Giuseppe Conte sembrerebbe essere sempre più vicino a candidarsi per entrare in Parlamento. L’elezione suppletiva riguarda quella in programma il 16 gennaio per il collegio uninominale di Roma 1 della Camera, lasciato vacante da Roberto Gualtieri dopo l’elezione a sindaco di Roma. La proposta al leader del Movimento 5 Stelle è arrivata dal Partito Democratico. Manca l’ufficialità: l’interessato non ha sciolto la riserva, il suo staff sta mantenendo il riserbo.
Le ragioni per cui l’alleanza M5s-Pd vorrebbe fare eleggere Giuseppe Conte in Parlamento sono tante. Una di queste è che, se l’ex presidente del Consiglio venisse eletto, sarebbe in Aula al momento delle immediate successive elezioni del Presidente della Repubblica. Del resto i continui sommovimenti all’interno dei gruppi parlamentari del M5s dimostrano quanto ci sia il bisogno della presenza anche fisica e costante del loro leader. Inoltre il suo insediamento a Montecitorio agevolerebbe il lavoro di confronto con i leader degli altri partiti della coalizione. A partire dal segretario del Pd, Enrico Letta, deputato eletto al collegio di Siena un paio di mesi fa.
Letta al momento non ha detto niente. Il suo predecessore, Nicola Zingaretti, fautore insieme a Goffredo Bettini del patto con Conte, ieri ha sottolineato che è “un’opportunità da valutare”. “Noi dobbiamo costruire un’alleanza che si prepara alle elezioni per vincere le elezioni. Chi vuole costruire un’alleanza pensa all’Italia e al suo benessere, chi la piccona pensa, illudendosi, solo a se stesso e a ‘lucrare’ punti di posizione per poi magari trattare” sui “collegi. E questo non vuol dire rinunciare all’identità”.

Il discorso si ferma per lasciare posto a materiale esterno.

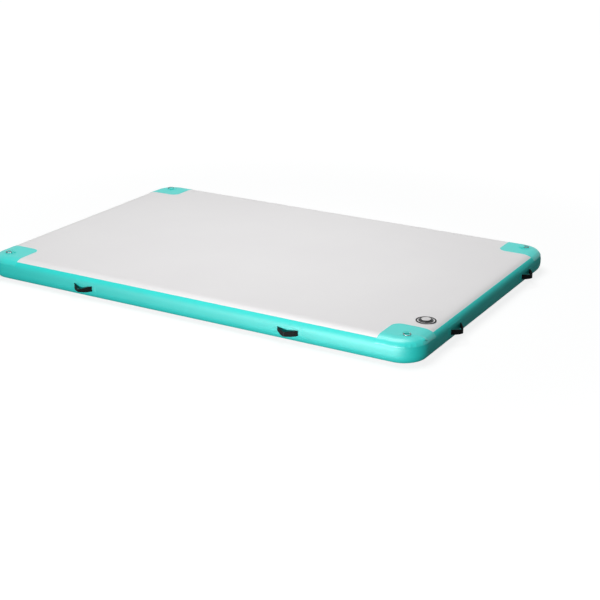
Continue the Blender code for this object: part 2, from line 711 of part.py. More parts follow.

“Per me la politica è dappertutto: nelle piazze, nei territori. Ho pensato di non candidarmi alle elezioni suppletive perché in questo momento ho preso un impegno per me prioritario e cioè lavorare per il rilancio del Movimento 5 stelle”. Così Giuseppe Conte si era espresso lo scorso 19 luglio, al termine dell’incontro con Mario Draghi, rispondendo alla domanda su un suo possibile ingresso in Parlamento. “Se mi candidassi e fossi eletto mi troverei a frequentare pochissimo quell’aula per la quale ho grande rispetto”, aggiunse. Ora, dopo poco meno di cinque mesi, potrebbe cambiare idea.
Ma sul piano del Pd e del M5s, che costituirebbe un ulteriore passo per cementare l’alleanza tra i due partiti, si staglia la figura di Carlo Calenda. Il quale potrebbe mettere i bastoni tra le ruote a questo progetto con una candidatura alternativa. “È incredibile il livello di sottomissione del Pd al M5s. Incredibile. Non esiste alcun Ulivo 2.0 ma semplicemente un patto di potere tra due classi dirigenti prive di coraggio, spinta ideale e coerenza. Contrasteremo questa scelta”, ha scritto su Twitter.
Intanto anche Matteo Renzi è sul piede di guerra: “Se nel collegio Roma 1 il Pd mette in campo una candidatura riformista, noi ci siamo. Se il Pd candida Conte, la candidatura riformista noi la troveremo in ogni caso ma non sarà Giuseppe Conte”, scrive il leader di Italia Viva nella sua eNews. E rilancia: “Perché il Pd può fare quello che crede, ma regalare il seggio sicuro (a quel punto forse non più sicuro?) al premier del sovranismo, all’uomo che ha firmato i decreti Salvini, all’avvocato che non vedeva differenza tra giustizialismo e garantismo significherebbe subalternità totale. È un seggio parlamentare, non è un banco a rotelle! Se davvero sarà Conte il candidato del Pd, ci attende una bellissima campagna elettorale nel collegio di Roma Centro”.